2025-02-20 08:49 időpontban Jerry Sievers ezt írta:
> richard@kojedz.in writes:
> 
>> Dear Alvaro,
>> 
>> Thanks for your answers. Unfortunately, I was unaware of a shutdown
>> record, that makes a difference then. So, I definitely must stop the
>> primary first, then use pg_controldata to obtain checkpoint
>> info. Then, can I query the replicas while they are up and running if
>> they've received the shutdown record or not?
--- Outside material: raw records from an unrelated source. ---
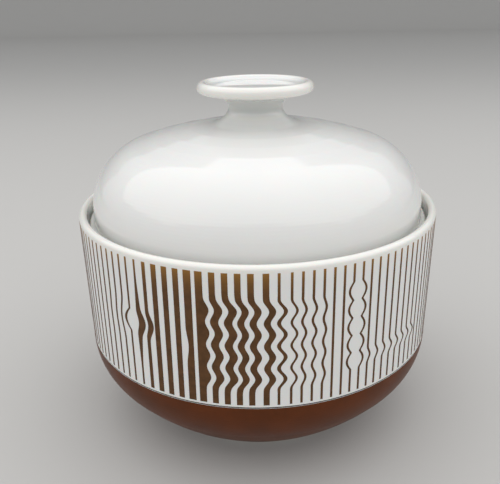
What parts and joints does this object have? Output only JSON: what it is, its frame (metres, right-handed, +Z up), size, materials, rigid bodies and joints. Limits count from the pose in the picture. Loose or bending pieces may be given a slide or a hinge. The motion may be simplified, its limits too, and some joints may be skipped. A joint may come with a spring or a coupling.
{
  "type": "lidded rice bowl",
  "caption": "Round porcelain rice bowl with a drop-in domed lid and mushroom knob; striped fired print round the wall, dark brown enamel on the belly.",
  "frame": {"origin": "centre of the foot ring's resting face, on the table", "axes": "+Z up along the axis of the bowl and lid, -Y is the front of the print"},
  "size_m": [0.1248, 0.1248, 0.1222],
  "materials": {
    "glazed_porcelain": "glossy clear glaze over white porcelain",
    "brown_enamel": "satin dark reddish brown enamel, fired on",
    "fired_gold_brown_print": "matt bronze brown print with a slight metallic sheen, fired on"
  },
  "bodies": {
    "bowl": {"bowl_body": "glazed_porcelain", "belly_enamel": "brown_enamel", "print_eye": "fired_gold_brown_print", "print_bars": "fired_gold_brown_print", "print_waved_bars": "fired_gold_brown_print", "print_waved_lines": "fired_gold_brown_print", "print_plain_lines": "fired_gold_brown_print", "print_bead_chain": "fired_gold_brown_print", "print_kinked_lines": "fired_gold_brown_print"},
    "lid": {"lid_dome": "glazed_porcelain", "lid_knob": "glazed_porcelain"}
  },
  "joints": [
    {"name": "lid_lift", "type": "slide", "parent": "bowl", "child": "lid", "axis": [0, 0, 1], "range_m": [0, 0.12]}
  ]
}
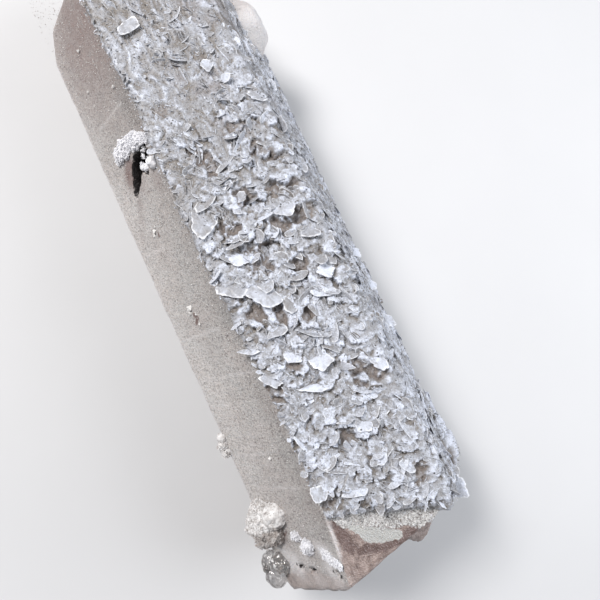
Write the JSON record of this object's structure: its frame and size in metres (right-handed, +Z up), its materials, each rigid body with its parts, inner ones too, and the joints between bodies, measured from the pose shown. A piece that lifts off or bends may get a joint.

So, after shutting down
>> the primary, how will I know if a replica has received the mentioned
>> record, and is safe to shutdown?
> 
> 
> 
> Hmmm, not sure about that but what we do, is stop primary, wait a
> $short time, then stop replicas...
> 
> Then run pg_controldata on all nodes | filter out only the line
> indicating latest checkpoint and sort -u the output.  Expect only a
> single line if all are matched.
> 
> You may also wish to first insure that you got the same number of
> lines as total node count before doing the sorting and uniqueing.
> 
> Very rarely on our huge systems, we'd have a mismatch after the
> verification in in those cases, our automated upgrade procedure
> restarts all nodes and then does the shutdown and verify check again.
> 
> HTH
> 
> 
>> 
>> Thanks for the clarifications.
>> 
>> Best regards,
>> Richard
>> 
>> 2025-02-19 16:54 időpontban Álvaro Herrera ezt írta:
>>> On 2025-Feb-19, richard@kojedz.in wrote:
>>> 
>>>> With this, I have the question, that after the shutdown of primary,
>>>> what is
>>>> the guarantee for replicas having the same checkpoint location? Why
>>>> does the
>>>> order of shutting down the servers matter? What would be the really
>>>> exact
>>>> and reliable way to ensure that replicas will have the same 
>>>> checkpoint
>>>> location as the primary?
>>> The replicas can't write WAL by themselves, but they will replay
>>> whatever the primary has sent; by shutting down the primary first and
>>> letting the replicas catch up, you ensure that the replicas will
>>> actually receive the shutdown record and replay it.  If you shut down
>>> the replicas first, they can obviously never catch up with the 
>>> shutdown
>>> checkpoint of the primary.
>>> As I recall, if you do shut down the primary first, one potential
>>> danger
>>> is that the primary fails to send the checkpoint record before 
>>> shutting
>>> down, so the replicas won't receive it and obviously will not replay
>>> it;
>>> or simply that they are behind enough that they receive it but don't
>>> replay it.
>>> You could use pg_controldata to read the last checkpoint info from
>>> all
>>> nodes.  You can run it on the primary after shutting it down, and 
>>> then
>>> on each replica while it's still running to ensure that the correct
>>> restartpoint has been created.